What you need to do
Starting at the line that contains "then lies along X", reproduce each line exactly up to and including the line that contains "points = [vertex.co". Reproduce nothing else.

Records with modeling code
((
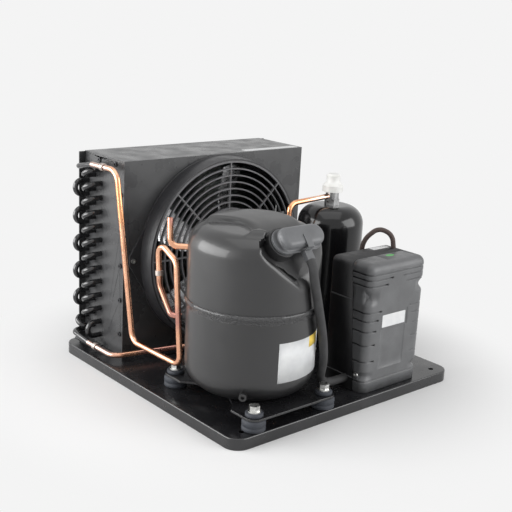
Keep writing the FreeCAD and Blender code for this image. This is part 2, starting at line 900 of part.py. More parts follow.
def end_plate(side):
    """Sheet steel end of the coil, with a foot on the base and a flange along the back."""
    face = coil_left + shroud_sheet if side < 0 else coil_right - shroud_sheet - end_plate_sheet
    outer = face if side < 0 else face + end_plate_sheet
    top = cowl_top - shroud_sheet
    plate = block(face, face + end_plate_sheet, end_plate_front, shroud_back, base_top, top)
    reach = outer + side * (end_plate_flange + shroud_sheet)
    back = shroud_back - end_plate_sheet
    plate = plate.fuse(block(min(outer, reach), max(outer, reach), back, shroud_back, base_top, top))
    reach = outer + side * 2 * (end_plate_flange - 1)
    plate = plate.fuse(block(min(outer, reach), max(outer, reach), end_plate_front, shroud_back,
                             base_top, coil_foot_z))
    for y, z in all_tube_places():
        hole = rod(tube_radius + tube_hole_gap, 1 + end_plate_sheet, at(face - 0.5, y, z), RIGHT)
        plate = plate.cut(hole)
    for place in coil_screws:
        plate = plate.cut(screw_hole(place, UP, base_screw_length))
    for place, direction in cowl_screws:
        plate = plate.cut(screw_hole(place, direction, cowl_screw_length))
    return plate.removeSplitter()


def fan_shroud():
    """Folded sheet cowl: front with the fan opening, top, and sides cut back round the coil ends."""
    outer = block(coil_left, coil_right, shroud_front, shroud_back, base_top, cowl_top)
    inner = block(coil_left + shroud_sheet, coil_right - shroud_sheet, shroud_front + shroud_sheet,
                  shroud_back, base_top, cowl_top - shroud_sheet)
    cowl = outer.cut(inner)
    window_y = end_plate_front - seat_gap
    flange_y = shroud_back - 2 * end_plate_sheet
    under = cowl_top - shroud_sheet
    for x in (coil_left, coil_right - shroud_sheet):
        cowl = cowl.cut(block(x, x + shroud_sheet, window_y, shroud_back, base_top, side_window_top))
        cowl = cowl.cut(block(x, x + shroud_sheet, flange_y, shroud_back, base_top, under))
    cowl = cowl.cut(rod(fan_opening, 2 * shroud_sheet, at(fan_x, shroud_front - 0.5, fan_z), AWAY))
    for place, direction in cowl_screws:
        cowl = cowl.cut(screw_hole(place, direction, cowl_screw_length))
    for place, direction in lug_screws:
        cowl = cowl.cut(screw_hole(place, direction, lug_screw_length))
    return cowl


# Screws: along both sides of the cowl, and one at each lug of the fan ring
cowl_screw_length = 3 * shroud_sheet
lug_screw_length = lug_thickness + 2 * shroud_sheet
cowl_screws = []
for x, side in ((coil_left, -1), (coil_right, 1)):
    for i in range(5):
        level = cowl_screw_z + i * cowl_screw_pitch
        cowl_screws.append((at(x, shroud_front + cowl_screw_inset, level), RIGHT * side))
    for y in (shroud_front + 26, shroud_front + 78):
        cowl_screws.append((at(x, y, cowl_top - cowl_screw_inset), RIGHT * side))
lug_screws = [(at(fan_x + side * lug_hole_reach, shroud_front - lug_thickness, fan_z), AWAY * -1)
              for side in (-1, 1)]


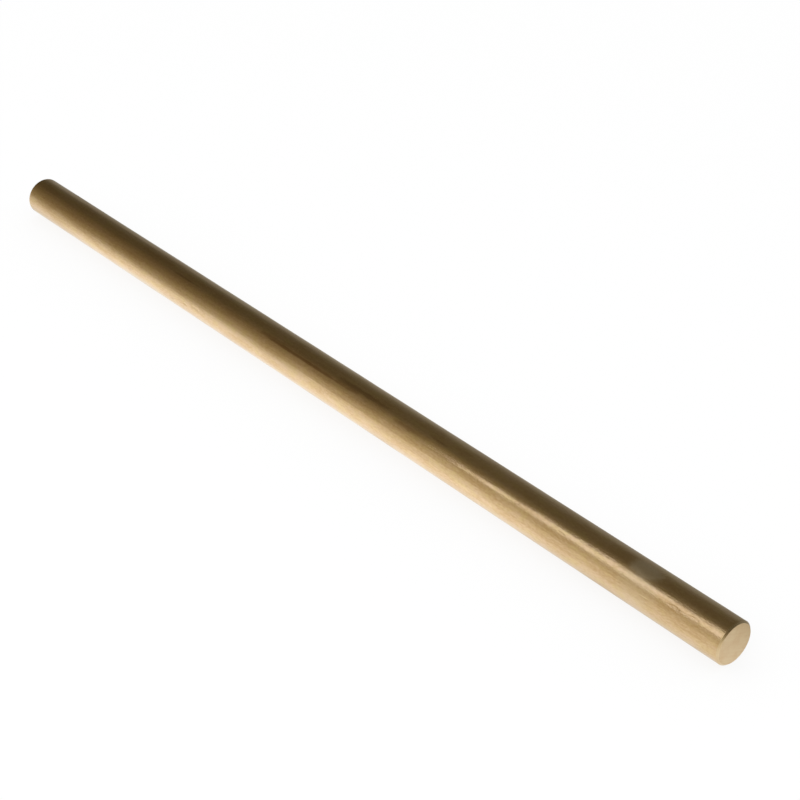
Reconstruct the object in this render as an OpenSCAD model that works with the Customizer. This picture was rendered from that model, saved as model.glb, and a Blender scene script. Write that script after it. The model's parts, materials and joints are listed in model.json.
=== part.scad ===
// Solid round rod of drawn brass, lying along X, with its two sawn ends deburred to a small chamfer.
// Millimetres. The origin is the middle of the rod, on its axis, and +Z is up as the rod lies on a floor.

/* [Rod] */
// Diameter of the drawn rod
rod_d = 12; // [4:0.5:25]
// Length of the rod from end face to end face
rod_l = 300; // [100:10:1000]

/* [Ends] */
// Length along the rod of the chamfer on each end's edge
chamfer_l = 0.5; // [0.2:0.1:1]
// Angle of the chamfer's slope, measured from the rod's axis
chamfer_angle = 45; // [30:5:60]

/* [Hidden] */
$fn = 96;
rod_r = rod_d / 2;
// Radius of the flat that the chamfer leaves on each sawn end
face_r = rod_r - chamfer_l * tan(chamfer_angle);

// Half of the rod's lengthwise section, on the positive side of the axis, from one end face to the other
module half_section() {
    polygon([
        [0, -rod_l / 2],
        [face_r, -rod_l / 2],
        [rod_r, -rod_l / 2 + chamfer_l],
        [rod_r, rod_l / 2 - chamfer_l],
        [face_r, rod_l / 2],
        [0, rod_l / 2]
    ]);
}

// The whole rod: its half section turned about the axis, which then lies along X
module round_rod() {
    color("#b5935c")
        rotate([0, 90, 0])
            rotate_extrude()
                half_section();
}

round_rod();
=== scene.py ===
"""Looks of a brass round rod: drawn stock with two sawn and deburred ends, lying on a pale studio floor.

Metres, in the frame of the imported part: the rod lies along X with its middle at the origin, and +Z is up.
"""
import json
import math
from collections import namedtuple

import bpy
from bpy.props import FloatProperty, FloatVectorProperty, IntProperty, PointerProperty
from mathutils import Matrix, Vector


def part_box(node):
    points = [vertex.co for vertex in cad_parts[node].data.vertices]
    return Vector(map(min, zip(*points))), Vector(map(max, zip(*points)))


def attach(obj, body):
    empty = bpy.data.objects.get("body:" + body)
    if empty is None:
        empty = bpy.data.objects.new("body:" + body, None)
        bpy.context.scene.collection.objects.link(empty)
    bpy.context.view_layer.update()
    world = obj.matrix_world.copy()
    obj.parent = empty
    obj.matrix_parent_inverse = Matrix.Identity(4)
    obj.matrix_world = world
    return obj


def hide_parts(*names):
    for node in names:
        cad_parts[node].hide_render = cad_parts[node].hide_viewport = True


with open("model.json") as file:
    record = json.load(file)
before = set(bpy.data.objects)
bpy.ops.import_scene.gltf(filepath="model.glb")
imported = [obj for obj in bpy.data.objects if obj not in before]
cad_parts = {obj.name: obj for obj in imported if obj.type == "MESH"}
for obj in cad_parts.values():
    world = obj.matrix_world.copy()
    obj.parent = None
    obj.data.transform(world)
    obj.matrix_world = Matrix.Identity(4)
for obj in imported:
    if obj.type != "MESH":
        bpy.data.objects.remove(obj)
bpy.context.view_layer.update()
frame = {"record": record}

bl_info = {
    "name": "Brass round rod",
    "version": (1, 0, 0),
    "blender": (4, 5, 0),
    "location": "3D View > Sidebar > Brass rod",
    "description": "Makes a drawn brass round rod and the studio that it is shown in",
    "category": "Add Mesh",
}

MILLIMETRE = 0.001
QUARTER_TURN = math.radians(90)
ROD_NODE = "round_rod"
BODY = "root"
rod_low, rod_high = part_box(ROD_NODE)
CAD_LENGTH = rod_high.x - rod_low.x
CAD_DIAMETER = rod_high.z - rod_low.z


def full_round_length():
    """Length between the two chamfers, as the record's mount on the outside diameter gives it."""
    for mount in frame["record"]["mounts"]:
        if mount["name"] == "outside_diameter":
            return mount["dims"]["length_mm"] * MILLIMETRE
    raise RuntimeError("the record has no mount named outside_diameter")


CAD_CHAMFER = (CAD_LENGTH - full_round_length()) / 2


class RodSizes(bpy.types.PropertyGroup):
    """Sizes of the rod and of the marks in its surface."""

    diameter: FloatProperty(
        name="Diameter",
        description="Diameter of the drawn rod",
        default=CAD_DIAMETER,
        min=0.001,
        unit="LENGTH",
    )
    length: FloatProperty(
        name="Length",
        description="Length from end face to end face",
        default=CAD_LENGTH,
        min=0.02,
        unit="LENGTH",
    )
    chamfer: FloatProperty(
        name="Chamfer",
        description="Width of the deburred edge at each end",
        default=CAD_CHAMFER,
        min=0.0001,
        unit="LENGTH",
    )
    chamfer_softness: FloatProperty(
        name="Chamfer softness",
        description="How far the file rounded the two edges of the chamfer",
        default=0.05 * MILLIMETRE,
        min=0.00001,
        unit="LENGTH",
    )
    sides: IntProperty(
        name="Sides", description="Flat faces round the rod, a multiple of 4", default=192, min=32, max=256
    )
    waviness: FloatProperty(
        name="Waviness",
        description="Greatest height of the slow waves that drawing and handling leave in the surface",
        default=0.035 * MILLIMETRE,
        min=0.0,
        unit="LENGTH",
    )
    saw_depth: FloatProperty(
        name="Saw mark depth",
        description="Depth of the saw marks on the end faces",
        default=0.03 * MILLIMETRE,
        min=0.0,
        unit="LENGTH",
    )


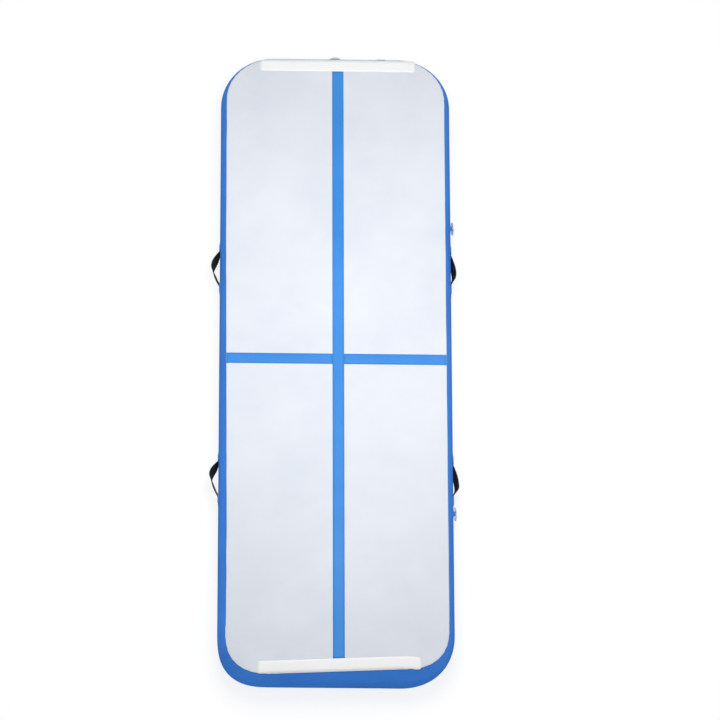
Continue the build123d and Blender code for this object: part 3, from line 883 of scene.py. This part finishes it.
studio = dict(
    floorHalf=30, floorDrop=0.0005, floorGlow=0.8,
    sky=1.65, under=0.07, middle=0.42, zenith=0.2,
    lamp=38, lampSize=2.2, lampPlace=(0.1, 0.2, 2.4), lampTarget=(0, 0.1, 0),
)


def makeFloor():
    bm = bmesh.new()
    bmesh.ops.create_grid(bm, x_segments=1, y_segments=1, size=studio["floorHalf"])
    material, _, surface = startMaterial("floorPaper", "8C8C8C", Roughness=1.0)
    surface.inputs["Emission Color"].default_value = (1, 1, 1, 1)
    surface.inputs["Emission Strength"].default_value = studio["floorGlow"]
    floor = addObject("floor", bm, material, smoothly=False)
    floor.location.z = -studio["floorDrop"]
    floor.visible_diffuse = False
    floor.visible_glossy = False


def areaLight(name, place, target, size, power):
    light = bpy.data.lights.new(name, "AREA")
    light.shape = "DISK"
    light.size = size
    light.energy = power
    obj = bpy.data.objects.new(name, light)
    scene.collection.objects.link(obj)
    obj.location = place
    obj.rotation_euler = (Vector(target) - Vector(place)).to_track_quat("-Z", "Y").to_euler()


def makeSky():
    # brightest all round the horizon, which lights the walls, and dim from under the floor
    world = bpy.data.worlds.new("studio")
    world.use_nodes = True
    tree = world.node_tree
    background = tree.nodes["Background"]
    way = addNode(tree, "ShaderNodeTexCoord")
    split = addNode(tree, "ShaderNodeSeparateXYZ", [(way, "Generated", "Vector")])
    height = addNode(tree, "ShaderNodeMapRange", [(split, "Z", "Value")])
    height.inputs["From Min"].default_value = -1.0
    bands = addNode(tree, "ShaderNodeValToRGB", [(height, "Result", "Fac")])
    bands.color_ramp.elements[0].color = [studio["under"]] * 3 + [1]
    bands.color_ramp.elements[1].color = [studio["zenith"]] * 3 + [1]
    for place, strength in ((0.28, 2 * studio["under"]), (0.5, 1.0), (0.65, studio["middle"])):
        bands.color_ramp.elements.new(place).color = [strength] * 3 + [1]
    tree.links.new(bands.outputs["Color"], background.inputs["Color"])
    background.inputs["Strength"].default_value = studio["sky"]
    scene.world = world


makeCamera()
makeFloor()
areaLight("overhead", studio["lampPlace"], studio["lampTarget"], studio["lampSize"], studio["lamp"])
makeSky()
print("stage made")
))
Reply
// The whole rod: its half section turned about the axis, which then lies along X
module round_rod() {
    color("#b5935c")
        rotate([0, 90, 0])
            rotate_extrude()
                half_section();
}

round_rod();
=== scene.py ===
"""Looks of a brass round rod: drawn stock with two sawn and deburred ends, lying on a pale studio floor.

Metres, in the frame of the imported part: the rod lies along X with its middle at the origin, and +Z is up.
"""
import json
import math
from collections import namedtuple

import bpy
from bpy.props import FloatProperty, FloatVectorProperty, IntProperty, PointerProperty
from mathutils import Matrix, Vector


def part_box(node):
    points = [vertex.co for vertex in cad_parts[node].data.vertices]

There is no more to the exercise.